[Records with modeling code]
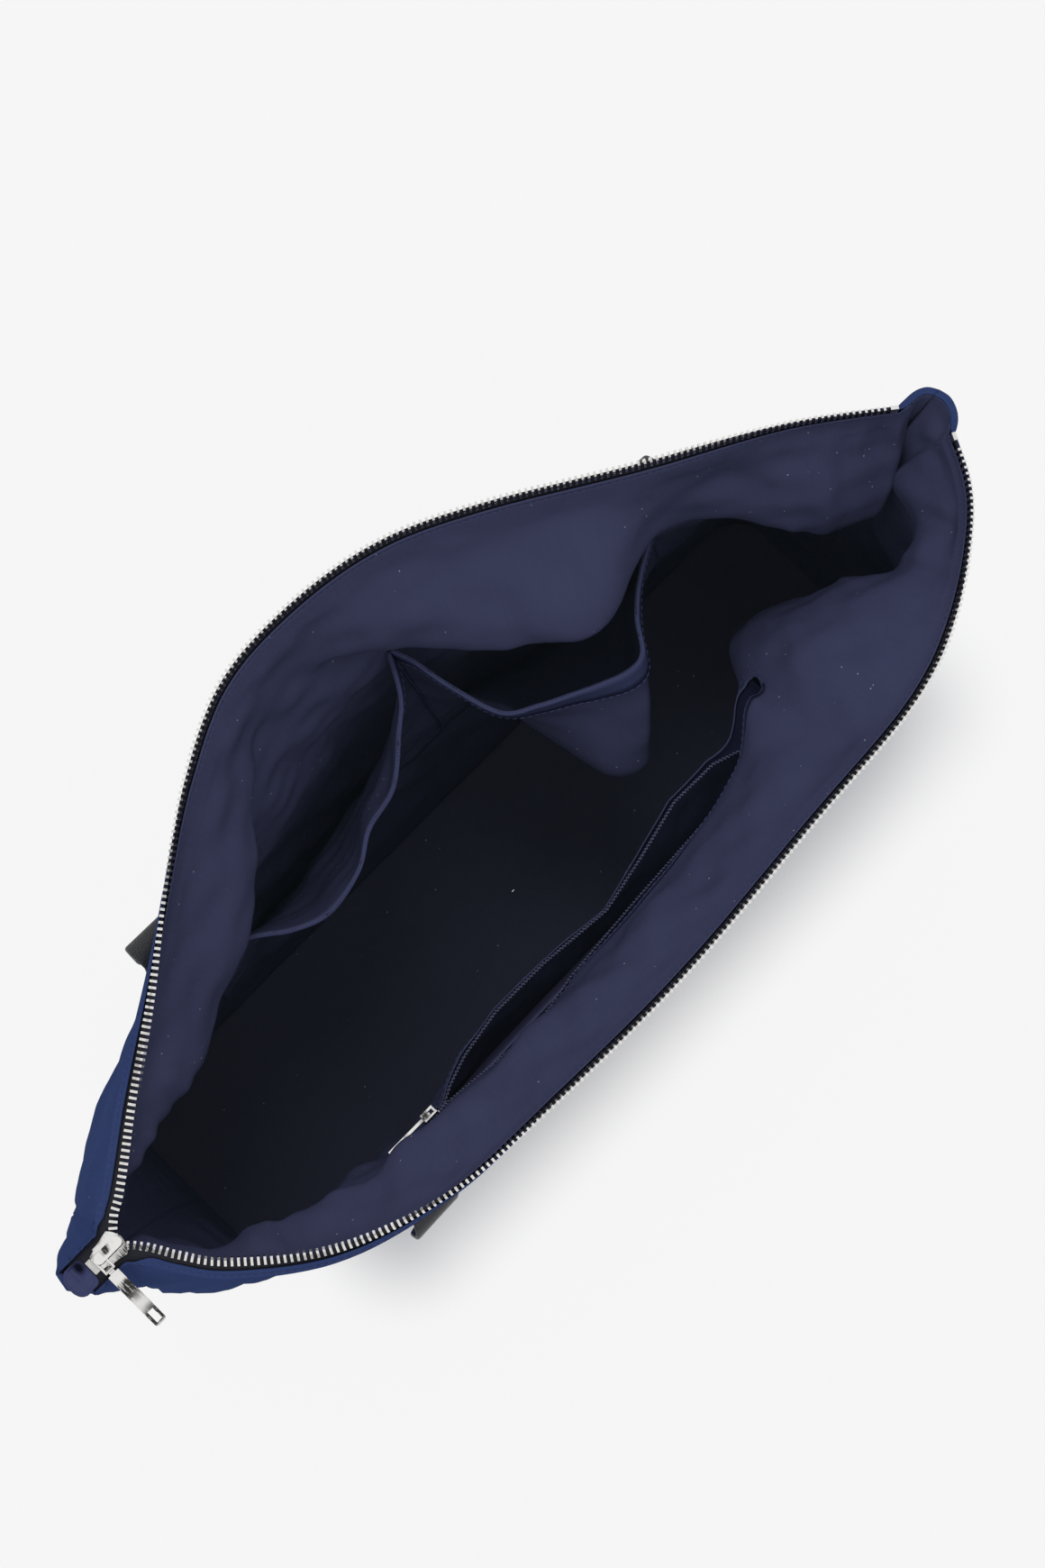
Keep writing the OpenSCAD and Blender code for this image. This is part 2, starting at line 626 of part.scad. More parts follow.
// Inner puller: a bar under the bail, two legs beside it and a narrow plate
inner_pin = 1.2;
inner_pin_y = inner_y + inner_room + inner_plate + inner_bail / 2;
module inner_puller() {
    leg = 1.1;
    gap = 1.6 + 2 * run_fit;                             // the bail passes between the legs
    eye = 4.6;
    color(metal) translate([inner_slider_x, inner_pin_y, slot_z]) rotate([-90, 0, 0]) {
        cylinder_l = gap + 2 * leg;
        rotate([90, 0, 0]) cylinder(d = inner_pin, h = cylinder_l, center = true, $fn = 32);
        for (s = [-1, 1]) translate([-eye, s * (gap + leg) / 2 - leg / 2, -inner_pin / 2])
            cube([eye, leg, inner_pin]);
        translate([-inner_puller_l, -cylinder_l / 2, -inner_pin / 2])
            cube([inner_puller_l - eye, cylinder_l, inner_pin]);
    }
}

// Pocket bag: one sheet that runs down as the outer leaf, round the foot and up again
// as the inner leaf to the slot's lower edge. The leaves close on each other at the sides.
bag_leaf = 0.6;
module inner_pocket_bag() {
    steps = 14;
    i0 = lookup(-inner_zip_l / 2, slot_steps);
    i1 = lookup(inner_zip_l / 2, slot_steps);
    low = slot_z - slot_h / 2;
    foot = low - inner_bag_h;
    function spread(w) = 0.1 + 0.9 * pow(sin(180 * w), 0.5);
    // s is -1 on the outer leaf and 1 on the inner one, d is 0 outside and 1 inside
    function point(w, z, s, d) =
        let (i = mix(i0, i1, w), v = down_at(-1, i, z + (d > 0 && z < foot + 1 ? bag_leaf : 0)),
            a = shell_t + seat, b = lining_in(-1, v) - 3 * seat - inner_tape_t,
            off = (a + b) / 2 + s * (b - a) / 2 * spread(w))
        skin(-1, i, v, off - s * bag_leaf * d);
    profile = concat(
        [for (k = [0:4]) [mix(low + slot_h, foot, k / 4), -1]],
        [for (k = [0:3]) [mix(foot, low - 1, k / 3), 1]]);
    function grid(d) = [for (p = profile) [for (j = [0:steps]) point(j / steps, p[0], p[1], d)]];
    color(lining_blue) sheet(grid(0), grid(1));
}

// ---------- handles ----------
hinge_low = 52;                                          // hinge lines below the rim
hinge_z = bag_h - hinge_low;
hinge_gaps = [[11.5, 7], [9.5, 10]];                       // off the front and back panels
root_l = 18;                                             // strap that bends, below its hinge
lean_out = [-13, 11];                                      // how far front and back loops lean
function panel_y(side, x) =
    let (i = step_at(side, x))
    skin(side, i, down_at(side, i, hinge_z), 0).y;
// The hinge line is straight between its two ends, each a little way off the panel.
function hinge_end(side, s) =
    panel_y(side, s * handle_span / 2) + side * hinge_gaps[side > 0 ? 1 : 0][s > 0 ? 1 : 0];
function hinge_y(side, x) = mix(hinge_end(side, -1), hinge_end(side, 1), x / handle_span + 0.5);
// Angle of the panel behind a strap's end, which turns flat below the hinge
function end_turn(side, x) =
    atan((panel_y(side, x + strap_w / 2) - panel_y(side, x - strap_w / 2)) / strap_w);
function strap_y(side, x, drop) =
    hinge_y(side, x) + side * lean_out[side > 0 ? 1 : 0] * drop / handle_drop;
// Point of a strap: x and drop of its middle, q = -1 or 1 for its edges, d out of its plane
function strap_point(side, x, drop, a, q, d) =
    let (w = q * strap_w / 2, px = x + w * cos(a))
    [px, strap_y(side, px, drop) + d, hinge_z - drop - w * sin(a)];

// Loop: two legs and a half circle
module handle_loop(side) {
    r = handle_span / 2;
    leg = handle_drop - strap_w / 2 - r;
    path = concat(
        [for (k = [0:5]) [-r, mix(root_l + seat, leg, k / 6), 180]],
        [for (k = [0:24]) let (a = 180 - 7.5 * k) [r * cos(a), leg + r * sin(a), a]],
        [for (k = [1:6]) [r, mix(leg, root_l + seat, k / 6), 0]]);
    function rows(d) = [for (p = path) [for (q = [-1, 1])
        strap_point(side, p[0], p[1], p[2], q, d)]];
    color(strap_black) sheet(rows(strap_t / 2), rows(-strap_t / 2));
}
module front_handle() { handle_loop(-1); }
module back_handle() { handle_loop(1); }

// Ends: sewn flat to the panel, over the hinge line in a bend and down to the loop.
// The face that lies on the panel ends up outermost, so d runs from 0 there to strap_t.
wall_lean = 25;                                          // lean of the panel under the bend
bend_from = 125;                                         // first angle round the bend
bend_step = 52;
module handle_ends(side) {
    function sewn(x, q, d, k) =
        let (i = step_at(side, x + q * strap_w / 2 * cos(end_turn(side, x))),
            z = hinge_z + 2 - sewn_l * (1 - k / 3))
        skin(side, i, down_at(side, i, z), -2 * seat - d);
    function hung(x, q, d, drop) =
        strap_point(side, x, drop, 0, q, side * (strap_t / 2 - d));
    function bent(x, q, d, a) =
        let (from = sewn(x, q, 0, 3), to = hung(x, q, 0, 0), across = flat(to - from),
            r = norm(across) / (1 + cos(wall_lean)), f = unit(across),
            p = from + f * (r * cos(wall_lean) + (r - d) * cos(a)))
        [p.x, p.y, hinge_z + (r - d) * sin(a)];
    function face(x, d) = [for (k = [0:7]) [for (q = [-1:0.5:1])
        k < 4 ? sewn(x, q, d, k) :
        k < 7 ? bent(x, q, d, bend_from - bend_step * (k - 4)) :
        hung(x, q, d, root_l)]];
    color(strap_black) for (x = [-handle_span / 2, handle_span / 2]) {
        if (side > 0) sheet(face(x, strap_t), face(x, 0));
        else sheet(face(x, 0), face(x, strap_t));
    }
}
module front_handle_ends() { handle_ends(-1); }
module back_handle_ends() { handle_ends(1); }

front_outer_panel();
back_outer_panel();
base_outer_panel();
front_lining();
back_lining();
base_lining();
front_zip_tape();
back_zip_tape();
front_zip_teeth();
back_zip_teeth();
front_top_stop();
back_top_stop();
bottom_stop();
zip_end_tab();
slider_body();
slider_bail();
puller_link();
puller();
left_slip_pocket();
right_slip_pocket();
inner_pocket_bag();
inner_zip_upper_tape();
inner_zip_lower_tape();
inner_zip_upper_coil();
inner_zip_lower_coil();
inner_end_stop();
inner_slider_body();
inner_puller();
front_handle_ends();
back_handle_ends();
front_handle();
back_handle();
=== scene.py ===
# %% [markdown]
# # A satin shopper bag with a metal zip, seen from above
#
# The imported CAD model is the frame: every piece below is placed by the same driving
# sizes, and the pieces made here ride on bodies of that frame, all but the handles' ends.
# The hard pieces (teeth, sliders, pullers) keep their CAD solids. The cloth is made anew
# here as surfaces on grids, because cloth needs folds, hems and soft edges that a solid
# for collisions lacks.

# %% Load the frame
import math
import bpy
import numpy as np
from mathutils import Matrix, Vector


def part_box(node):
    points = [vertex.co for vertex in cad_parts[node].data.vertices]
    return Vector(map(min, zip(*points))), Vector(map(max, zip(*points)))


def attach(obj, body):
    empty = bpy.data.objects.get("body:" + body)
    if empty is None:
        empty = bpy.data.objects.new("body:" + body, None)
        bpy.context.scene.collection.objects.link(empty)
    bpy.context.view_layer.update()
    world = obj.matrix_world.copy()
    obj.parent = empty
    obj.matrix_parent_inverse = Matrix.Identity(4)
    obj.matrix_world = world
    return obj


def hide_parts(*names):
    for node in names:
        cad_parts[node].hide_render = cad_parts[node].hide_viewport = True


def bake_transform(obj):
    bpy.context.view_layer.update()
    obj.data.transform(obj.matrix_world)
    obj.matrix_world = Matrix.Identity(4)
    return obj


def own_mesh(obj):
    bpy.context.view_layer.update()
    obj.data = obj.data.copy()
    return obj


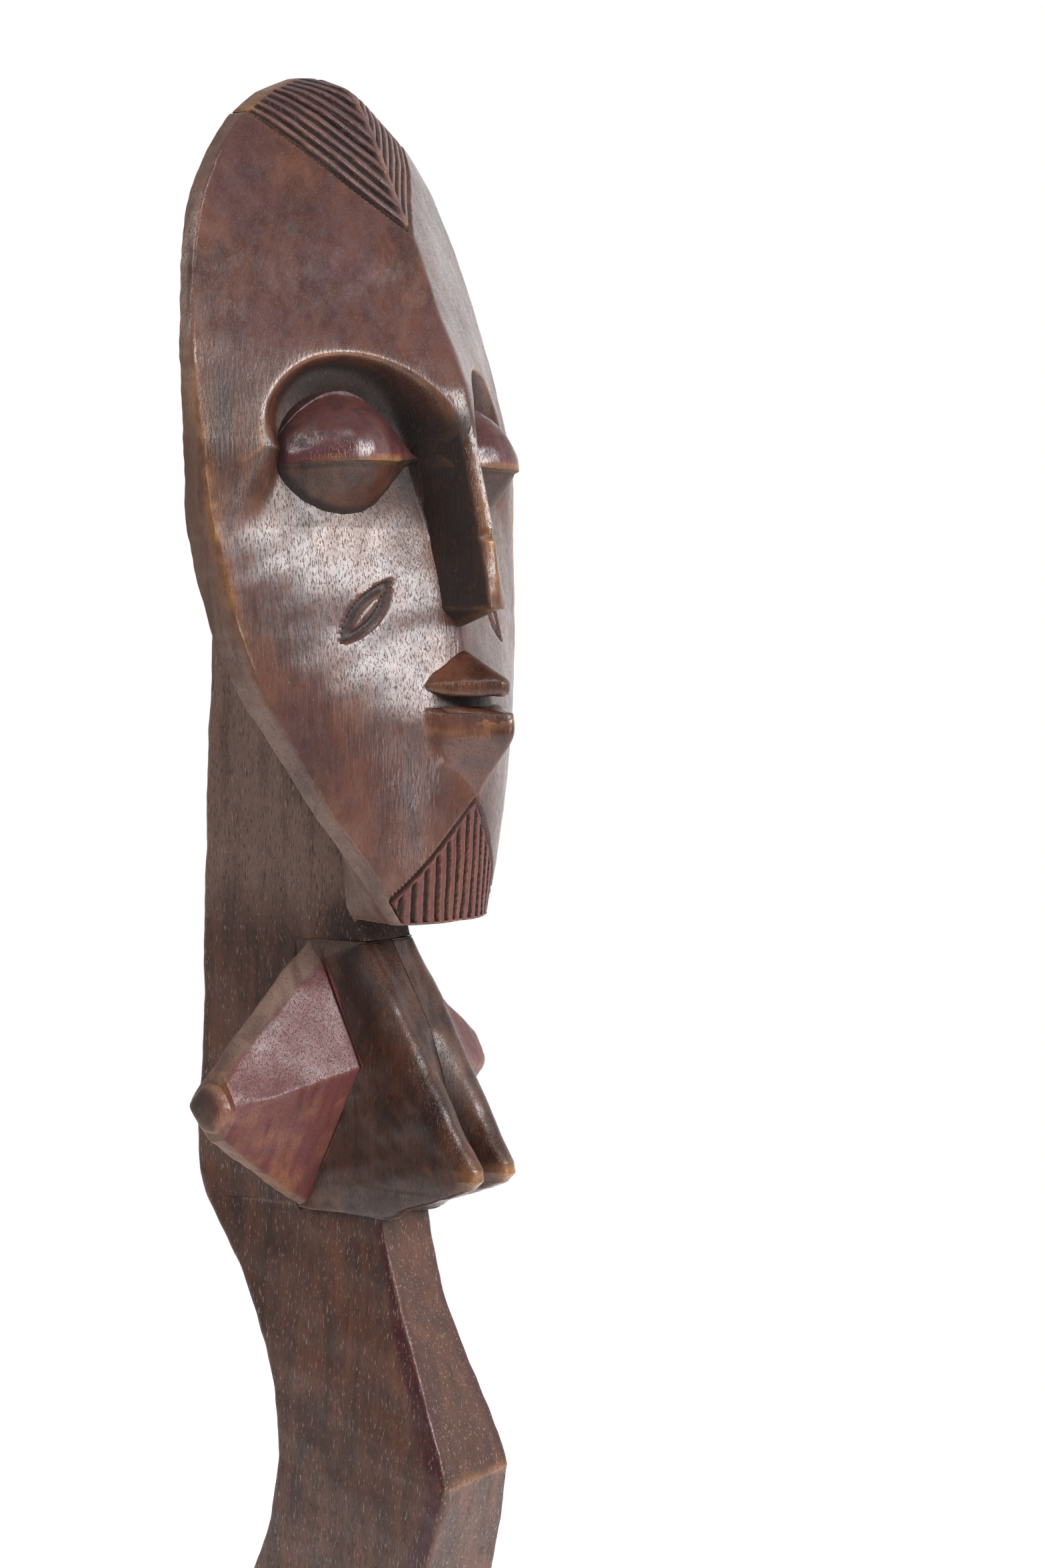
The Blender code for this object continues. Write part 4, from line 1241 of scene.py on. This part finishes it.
def carve_hips(finish):
    """The swelling hips between the trunk and the legs."""
    low, high = box_mm("hips")
    bottom, top = low[2], high[2] + 0.2
    # height, front y, back y, half width
    rows = [
        (bottom, -20.5, 42.0, 18.8), (133.0, -24.0, 44.6, 19.2), (140.0, -28.4, 42.0, 19.0),
        (top, -33.2, 34.6, 17.8),
    ]
    front, back, wide = (smooth(rows, column) for column in (1, 2, 3))
    rings = []
    for z in np.linspace(bottom, top, 26):
        x, y = wide(z), back(z)
        corners = [(-x, front(z)), (x, front(z)), (x + 1.0, y), (0.0, y - 1.2), (-x - 1.0, y)]
        rings.append(ring_at(rounded(corners, (1.6, 1.6, 5.0, 2.0, 5.0), steps=6, spans=10), z))
    mesh = rings_mesh("swelling_hips", rounded_ends(rings, 0.3))
    hand_cut(mesh, 0.3, 16, 131)
    return new_piece(
        "swelling_hips", mesh, finish, "hips", "plain_wood", edge_wear=0.1,
        # Darker towards the bottom, where the legs meet
        soot=lambda x, y, z: 0.5 * ramp(131, 128, z),
    )


# A leg: (height, y of its front, y of its back)
LEG = [
    (36.0, -12.5, 21.0), (44.0, -14.5, 23.5), (52.0, -18.5, 26.5), (60.0, -24.0, 25.0), (70.0, -30.0, 17.0),
    (80.0, -33.4, 11.0), (87.0, -33.6, 10.4), (96.0, -30.0, 16.0), (106.0, -25.5, 27.0), (116.0, -22.6, 38.0),
    (128.3, -21.0, 43.0),
]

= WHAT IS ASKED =
Take each line containing the string "Identity" and copy it out.

= FINISHED TASK =
    obj.matrix_parent_inverse = Matrix.Identity(4)
    obj.matrix_world = Matrix.Identity(4)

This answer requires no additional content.